Recurrence Relation 1: $ D_n = (n-1)(D_{n-1} + D_{n-2}) $

Derivation:

Consider the placement of the first letter. Since it cannot go into the first envelope, it has $ n-1 $ choices. Suppose the first letter goes into the $ k $-th envelope.

There are two cases:

1. Case 1: The $ k $-th letter goes into the first envelope.

   • In this scenario, we have effectively swapped the first and $ k $-th letters.
   • The remaining $ n-2 $ letters need to be deranged.
   • The number of derangements in this case is $ D_{n-2} $.

2. Case 2: The $ k $-th letter does not go into the first envelope.

   • Here, the $ k $-th letter must go into one of the remaining $ n-2 $ envelopes.
   • The problem reduces to deranging the remaining $ n-1 $ letters.
   • The number of derangements in this case is $ D_{n-1} $.

Since there are $ n-1 $ choices for $ k $, combining both cases: $$ D_n = (n-1)(D_{n-1} + D_{n-2}) $$

Recurrence Relation 2: $ D_n = n D_{n-1} + (-1)^n $

Derivation:

This recurrence relation can be derived using the principle of inclusion-exclusion directly.
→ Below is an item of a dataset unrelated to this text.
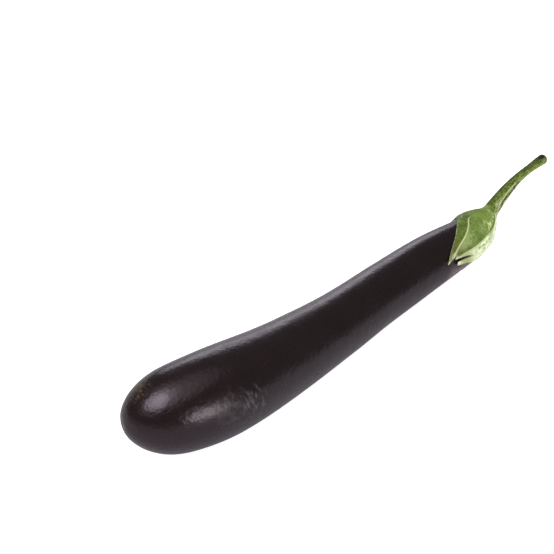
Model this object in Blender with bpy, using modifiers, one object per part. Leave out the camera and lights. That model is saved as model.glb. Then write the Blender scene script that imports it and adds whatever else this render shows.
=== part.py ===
"""A long dark eggplant as picked, lying on its side on the plane z = 0.

The fruit lies along X, with its blossom end at -X and its stem at +X. Places on it are given by
a station s, measured along X from the blossom end, and by an angle round the axis: 0 degrees is
the -Y side, 90 the top, 180 the +Y side and 270 the underside. Lengths are in metres.
"""
import math

import bmesh
import bpy
import numpy as np
from mathutils import Vector

# Fruit: radius, sideways bend and rise of the underside at a few stations along it
FRUIT_LENGTH = 0.290
FRUIT_RADIUS = ((0.000, 0.0198), (0.040, 0.0249), (0.080, 0.0231), (0.120, 0.0201),
                (0.160, 0.0180), (0.200, 0.0170), (0.240, 0.0153), (0.290, 0.0095))
FRUIT_BEND = ((0.000, 0.0180), (0.040, 0.0026), (0.090, -0.0024), (0.150, -0.0012),
              (0.220, 0.0011), (0.260, 0.0000), (0.290, 0.0044))
FRUIT_RISE = ((0.200, 0.0000), (0.240, 0.0027), (0.265, 0.0050), (0.290, 0.0094))
BLOSSOM_END_LENGTH = 0.0295
BLOSSOM_END_SQUARENESS = 2.5
STEM_END_LENGTH = 0.0237
STEM_END_SQUARENESS = 1.9
FLAT_DEPTH = 0.0004
FRUIT_SIDES = 40
FRUIT_RINGS = 52

# Stem: its middle line by station, its radius by length from the foot, and its ribs
STEM_START = 0.2925
STEM_END = 0.3497
STEM_BEND = ((0.2925, 0.0046), (0.3200, 0.0068), (0.3497, 0.0091))
STEM_HEIGHT = ((0.2925, 0.0213), (0.3047, 0.0259), (0.3180, 0.0288), (0.3320, 0.0296),
               (0.3497, 0.0298))
STEM_RADIUS = ((0.000, 0.0044), (0.010, 0.0036), (0.020, 0.0030), (0.034, 0.0026),
               (0.048, 0.0026), (0.056, 0.0030), (0.060, 0.0029))
STEM_CUT_BEVEL = 0.0006
STEM_SIDES = 30
STEM_RINGS = 26
STEM_RIB_COUNT = 5
STEM_RIB_HEIGHT = 0.00022
CORK_ANGLE = 335.0
CORK_SPREAD = 16.0
CORK_HEIGHT = 0.0006
CORK_START = 0.002
CORK_END = 0.028

# Calyx: a shell close on the fruit, measured as a distance from the fruit's stem end along the skin
SKIN_GAP = 0.00035
RIM_THICKNESS = 0.0007
CROWN_THICKNESS = 0.0015
CROWN_REACH = 0.022
COLLAR_RADIUS = 0.0047
COLLAR_DROP = 0.0040
CROWN_PULL = 0.0070
CROWN_AIM = 0.0020
SHELL_START = 0.015
CALYX_COLUMNS = 88
COLLAR_RINGS = 2
CROWN_RINGS = 6
OUTER_RINGS = 16
INNER_RINGS = 18
INNER_SPACING = 1.4

# Rim of the calyx: tips and clefts in turn, as (angle, distance, columns up to the next one)
RIM_CORNERS = ((24.0, 0.0684, 28), (154.0, 0.0270, 9), (190.0, 0.0500, 6), (212.0, 0.0290, 8),
               (244.0, 0.0560, 6), (268.0, 0.0310, 7), (294.0, 0.0460, 7), (326.0, 0.0360, 11),
               (371.5, 0.0605, 2), (369.5, 0.0470, 4))
RIM_CURVE = 1.3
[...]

Recall the derangement formula: $$ D_n = n! \sum_{k=0}^n \frac{(-1)^k}{k!} $$

Notice that: $$ D_{n-1} = (n-1)! \sum_{k=0}^{n-1} \frac{(-1)^k}{k!} $$

Multiplying $ D_{n-1} $ by $ n $: $$ n D_{n-1} = n \times (n-1)! \sum_{k=0}^{n-1} \frac{(-1)^k}{k!} = n! \sum_{k=0}^{n-1} \frac{(-1)^k}{k!} $$

Comparing this with the derangement formula: $$ D_n = n! \sum_{k=0}^n \frac{(-1)^k}{k!} = n D_{n-1} + (-1)^n $$

Thus, we obtain: $$ D_n = n D_{n-1} + (-1)^n $$

This provides an alternative way to compute derangements using a different recurrence relation.

Conclusion

Derangements are a fascinating area of combinatorics with applications in probability, computer science, and more. By applying the inclusion-exclusion principle, we've derived both the explicit formula for derangements and two useful recurrence relations. These tools allow us to compute derangements efficiently for any number of elements.

Understanding these foundational concepts opens the door to more advanced topics in combinatorics and discrete mathematics. Whether you're a beginner or looking to refresh your knowledge, mastering derangements is a valuable step in your mathematical journey.